The Five Star Comeback website, an online resource for athletes struggling with an injury, launched in August 2022.

“We came up with the name because every athlete strives to be five stars— that’s the highest ranking in college recruiting,” he explains. “We want people to feel the same way about coming back from an injury.”

The website greets its visitors with an inspirational quote: “A setback does not define you. Where you are today is not where you’ll be tomorrow.” Further down, there’s a library of sports stories about perseverance and resilience. Landon finds and reposts new content weekly. He also provides resources to help facilitate tough, mental health conversations. There are options to search for professional consultants and treatments, an athlete exchange program (which he created to connect students who share similar experiences regarding injuries), and even a link to the 988 Suicide and Crisis Lifeline.

"After seeing their mental health struggles firsthand, I wanted to create a site that high school athletes everywhere could use to find immediate resources to get help, find people that understand what they are going through, and get inspired through stories of comebacks."

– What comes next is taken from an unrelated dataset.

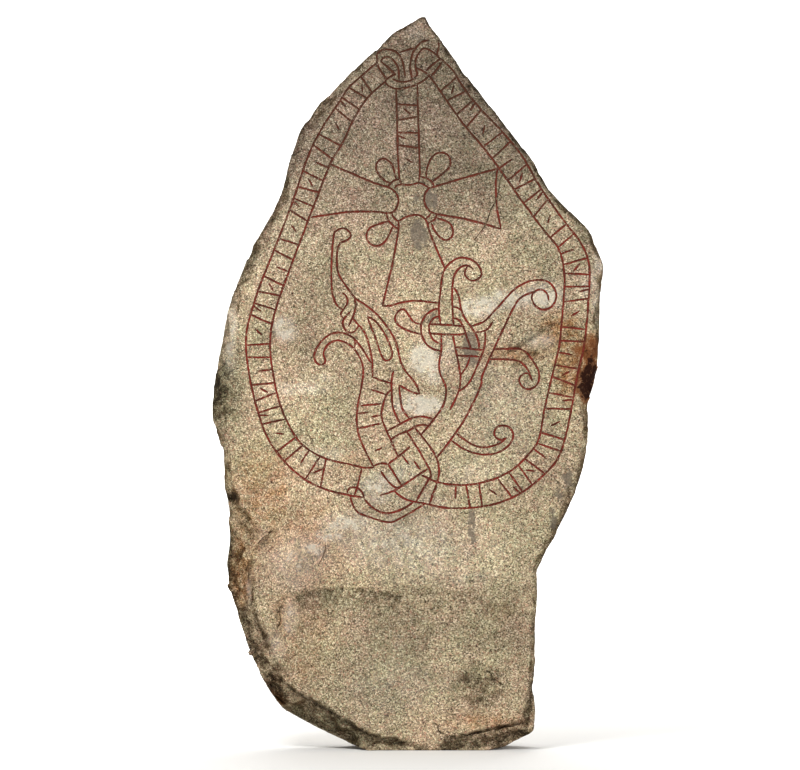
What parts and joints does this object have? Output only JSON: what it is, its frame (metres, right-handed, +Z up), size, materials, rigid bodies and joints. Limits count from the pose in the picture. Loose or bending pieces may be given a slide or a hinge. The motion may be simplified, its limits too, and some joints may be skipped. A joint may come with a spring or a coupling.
{
  "type": "rune stone",
  "caption": "Upright slab of carved granite: a serpent band with rows of strokes around a cross on a shaft, two beasts and a knot.",
  "frame": {"origin": "on the ground under the middle of the stone", "axes": "+Z up the stone, the carved face looks along -Y, +X to its right as one faces it"},
  "size_m": [1.1734, 0.2914, 2.2],
  "materials": {
    "granite": "rough, weathered, with rust-red paint in the carved lines"
  },
  "bodies": {
    "root": {"rune_stone": "granite"}
  },
  "joints": []
}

To spread the word about his site, Landon sent emails to news outlets across Atlanta and shared his website through word of mouth. His persistence and determination are paying off: he’s been featured in various publications including the Northside Neighbor and the Atlanta Jewish Times.

“My goal is to have as many people see the website as possible,” says Landon, who credits his dad, Steve, for teaching him to have a positive outlook. “The more people that see it, the more I’m helping out.”

“While he may not be outspoken, Landon leads by example,” says Lovett football coach Cordell Taylor. “As a leader, he has a plan and a mission and is determined to achieve it.”

Landon has exciting plans for the website as he continues his mission to lead the mental health conversation in athletics. After he leaves the Riverbank, he’s hoping to grow the site in college and even make a career out of it.

“He’s a leader and he’s a teammate,” says Landon’s lacrosse coach and Upper School teacher Bryan Overly. “He’s found something he’s interested in, and as a teacher and parent, that’s all that you want for a kid.”

Even as a full-time student-athlete, he’s leading the charge to bring awareness to the mental health of students in high school sports, and he’s making a significant impact.

“I had someone reach out to me on Twitter about how much it meant to him that we reshared his comeback story,” Landon says. “A grandmother shared with me how her grandson really needed the site because they’ve been having a really tough time since he got injured. It means a lot to hear that my website is helping people. I’ve learned that a small gesture can go a long way.”